One on of these sites we’ve recently been having a discussion about how its a shame that new mothers have to come to strangers on a website to ask for advice and reassurance about perfectly normal (if tiring) newborn behaviour. Its not the fact that they’re asking – we all happily give the needed advice and reassurance – its that they (we, really) have to wait until we have babies to experience them.
To quote my post:
“Before I had my son, I was good friends with 2 mothers. Most of my friends haven’t had kids, I don’t have that sort of relationship with my mother in law and haven’t spoken to my mother in 7 years. I’m one of these people that wants to know everything, so when I’d read loads of stuff on pregnancy and birth (and I agree pg women are really hung up on birth – its scary!) I started reading baby books. My tiny pool of motherly support was from two different extremes. My sister-in0law had had 2 fairly textbook babies (although I did hear about things like mastitis and colic from her, so was prepared for those as much as I could be) and my friend had a horrendous pregnancy, a difficult Caesarian (scar still infected nearly a year later) and various other medical problems that have made her life really difficult – so I didn’t feel she was representative.
The support from society – parents, extended family, friends, neighbours – that once would have helped to support us mothers through this is pretty much gone. The mothers that didn’t breast feed, and were “taught” to parent in a particular way don’t have the knowledge (I remember SIL’s mum telling me she got told off by MW for BF more often than 4 hourly and during the night) and so can’t offer support to their own children. In most cases our parents / relatives don’t have so many children that we helped bring the younger siblings/cousins/nieces/nephews up, so we’re completely unexperienced with babies!
And nothing has really appeared to replace this. We can’t trust our midwives and health visitors, so we’re stuck with mumsnet. It’s the only place we can express our (possibly irrational) fears and ask our silly questions, knowing we’ll get an honest answer. Its a real shame it’s all we’ve got, but thank god we do (and have people to answer then). I just wish we had a society where we didn’t get to child bearing age with no experience of kids, and where help from relatives was actually help rather than judging under the guise of helpfulness!
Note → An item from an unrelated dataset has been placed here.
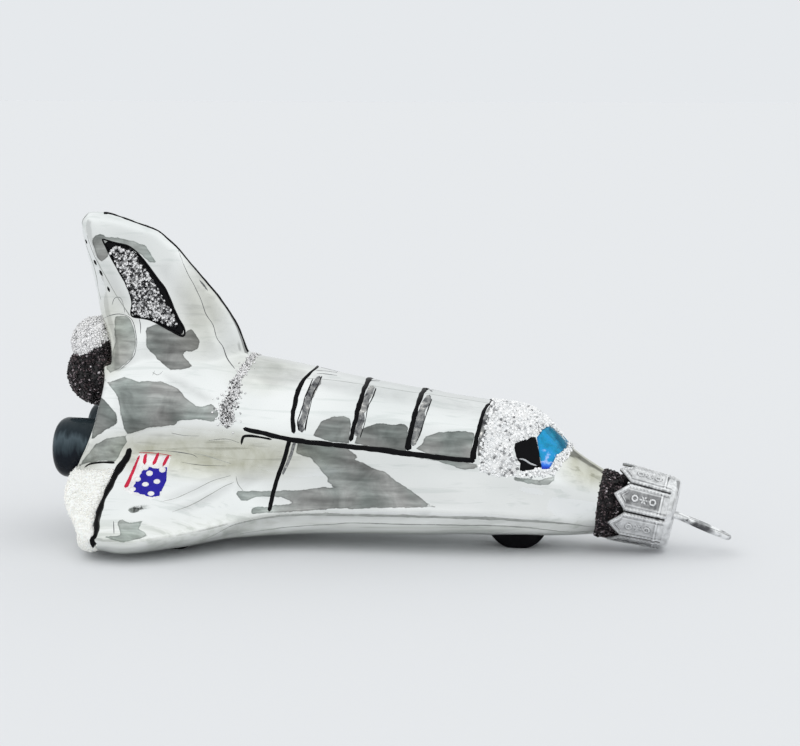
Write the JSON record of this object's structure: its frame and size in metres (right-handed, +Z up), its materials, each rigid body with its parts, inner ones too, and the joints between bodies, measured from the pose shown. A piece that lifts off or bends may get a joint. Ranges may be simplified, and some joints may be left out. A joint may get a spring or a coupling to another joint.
{
  "type": "blown glass space shuttle ornament",
  "caption": "Silvered blown glass space shuttle on moulded wheels, with glitter and frost coats, a stamped crown cap that pulls off its neck, and a wire hanger loop.",
  "frame": {"origin": "middle of the object's box, on the floor under its wheels", "axes": "+X from the tail to the nose and hanger, +Y to the shuttle's port side, +Z up"},
  "size_m": [0.1075, 0.0516, 0.052],
  "materials": {
    "silvered_glass": "silvered inside, slightly wavy, warm tinted in places",
    "navy_paint": "satin navy paint on glass",
    "black_paint": "gloss black paint on glass",
    "black_glitter": "fine black glitter in glue",
    "silver_glitter": "fine silver glitter in glue",
    "white_beads": "clear and white glass beads in glue",
    "cream_frost": "off-white crystal frost",
    "stamped_silver": "bright stamped foil with an embossed pattern",
    "steel_wire": "bright drawn wire"
  },
  "bodies": {
    "glass": {"glass_body": "silvered_glass", "glass_neck": "silvered_glass", "engine_bell_right": "navy_paint", "engine_bell_left": "navy_paint", "engine_bell_top": "black_glitter", "tail_dome": "silver_glitter", "nose_wheel": "black_paint", "main_wheel_right": "black_paint", "main_wheel_left": "black_paint", "cockpit_glitter": "white_beads", "shoulder_glitter": "silver_glitter", "neck_glitter": "black_glitter", "fin_panel_right": "silver_glitter", "fin_panel_left": "silver_glitter", "elevon_frost_right": "cream_frost", "elevon_frost_left": "cream_frost"},
    "cap": {"cap": "stamped_silver"},
    "hanger": {"hanger": "steel_wire"}
  },
  "joints": [
    {"name": "cap_pull", "type": "slide", "parent": "glass", "child": "cap", "axis": [0.9799, 0, -0.1994], "range_m": [0, 0.014]},
    {"name": "hanger_slide", "type": "slide", "parent": "cap", "child": "hanger", "axis": [0.9799, 0, -0.1994], "range_m": [0, 0.003]}
  ]
}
Oh I hope I remember this when I am a MIL!”
I guess that says it with regard to babies, but I think the same goes for so much more. We don’t live as a community any more – and I can’t see society ever becoming like that again – so we’ve lost so much shared knowledge and experience, its worse than a shame. I’m lucky to have had the help I have from David, and from Jenny and her family. Add to that my antenatal group who have been there every week for us to compare notes, and support groups like the baby bistro (which I am now able to help people at, even in an unofficial capacity until they get more funding for training)
Hopefully by getting my nieces involved with Rowan I’m ensuring that they won’t grow up like that – they’re going to be older than all their cousins, and hopefully heavily involved with them all, so maybe they’ll do better than me – and not be shocked by some of the hard parts of being a mum!